3. The appeal depends I think altogether on the effect of s. 501 of the Local Government Act 1928 (Vict.). The transaction took place while that Act was still in operation but the section bears the same number in the Local Government Act of 1946. (at p561)

4. There are two questions arising with respect to s. 501 (1). The first is whether upon the facts of this case it should be held that within the meaning of par. (c) the contract was made by the councillors or any two of them acting by the direction and on behalf of the council. (at p561)

5. The council decided at a meeting that the roller be repaired and it may be taken to have agreed that the appellant company be requested to undertake the work. But it was left to the engineer to make the arrangements to carry out the decision. It is not clear what par. (c) means when it speaks of the councillors or any two of them acting by the direction and on behalf of the council "making" a contract by parol. It is hard to believe that provision contemplates the making of such contracts by the councillors in their own proper persons as principals, using no one as an agent except if they so choose the two councillors expressly referred to. But I think that the mere decision that the road roller should be repaired and that the appellants should be asked to do it falls short of what the paragraph requires. It amounts to no more than an authority to the engineer to have the road roller repaired making on behalf of the shire what contract he thought proper, preferably with the appellant. I am the less inclined to take the view that such a general authorization satisfies the paragraph, because I think that the whole section is directed to the manner in which executory contracts may be made if they are sufficiently outside the routine of the day to day operation of a municipality to make it necessary or desirable that they should come before the council. That consideration is connected with the second of the two questions I have mentioned. (at p561)

6. The second question is whether s. 501 excludes the application to municipal corporations of the ordinary common-law principles by which corporations are enabled to bind themselves contractually. (at p561)

7. This case is concerned only with the liability of a corporation and it is unnecessary to discuss how far these rules of the common law operate conversely, namely to enable a corporation to enter into contracts so that the other contracting party incurs an enforceable obligation to the corporation. (at p561)

8. At common law a contract to which the seal of a corporation was regularly affixed bound a corporation whatever the nature of the contract. There were of course doubts about the possibility of a bill of exchange or promissory note retaining its negotiable quality if it were sealed by a corporation but that is another matter. (at p562)

9. But at common law although it was always possible for a corporation to contract by using its seal, it was not by any means invariably indispensable.

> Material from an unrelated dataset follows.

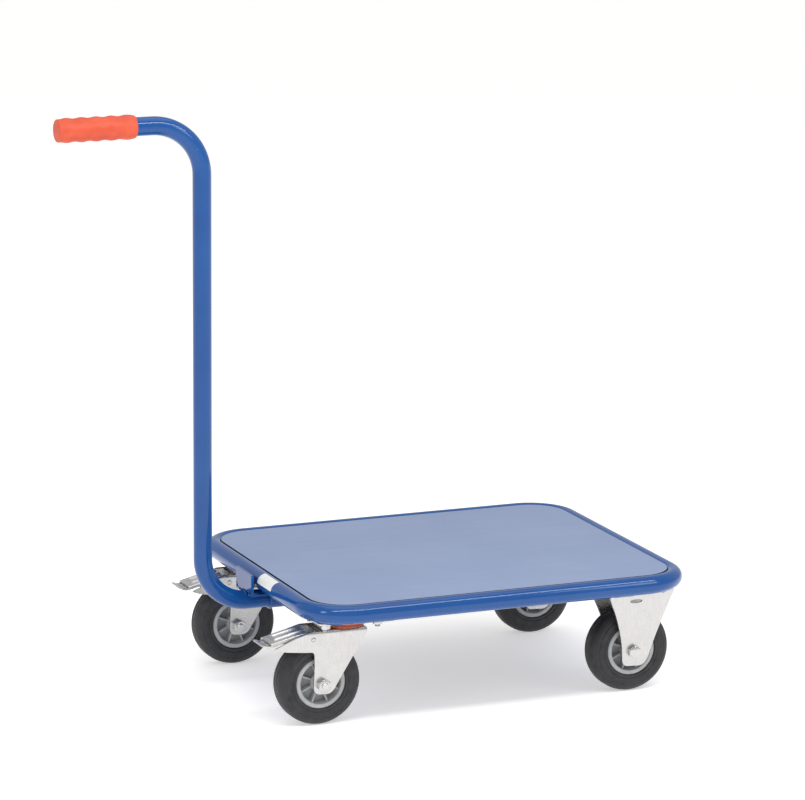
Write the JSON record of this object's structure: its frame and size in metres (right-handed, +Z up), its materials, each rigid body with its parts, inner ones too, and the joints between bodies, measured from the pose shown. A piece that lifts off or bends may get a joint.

There was an early recognition that unless the purposes of the corporation were to be defeated it must in some situations be able to make simple contracts through its servants and agents. Thus in matters by their nature of such immediate urgency that they could not await the formality of a seal it was not necessary. The example given is that of an authority to a bailiff to distrain cattle damage feasant. But, to take another example, it could be hardly supposed that at common law a chartered corporation that sent ships to sea would not be bound by a salvage agreement, otherwise valid, because the seal was not affixed. Another case in which a corporation may be bound by a simple contract made by its servants or agents acting within the scope of their general authority is when the subject of the contract is a matter of daily or regular occurrence and of no special significance. Thirdly, a trading corporation from its very nature must contract through its servants and agents in the ordinary course of its business as other traders do and the common law always recognized that such a corporation might be bound by contracts not under seal made in the course of trade. Fourthly, gradually it came to be settled that any corporation might become liable if for a purpose for which the corporation was established it obtained the benefit of goods or services in pursuance of a simple contract made by or under the authority of the managing body. The acceptance of the executed consideration was treated as implying a promise to pay enforceable by a common money count. The course of authority under which this application of the general principle came to be established can be seen in the two lists of cases given by counsel in Nicholson v. Bradfield Union (1865) LR 1 QB 620, at pp 622-623 and from Lawford v. The Billericay Rural District Council (1903) 1 KB 772 ; Douglass v. Rhyl Urban Council (1913) 2 Ch 407, at p 414 ; Craven-Ellis v. Canons Ltd. (1936) 2 KB 403, at pp 411-412 . (at p562)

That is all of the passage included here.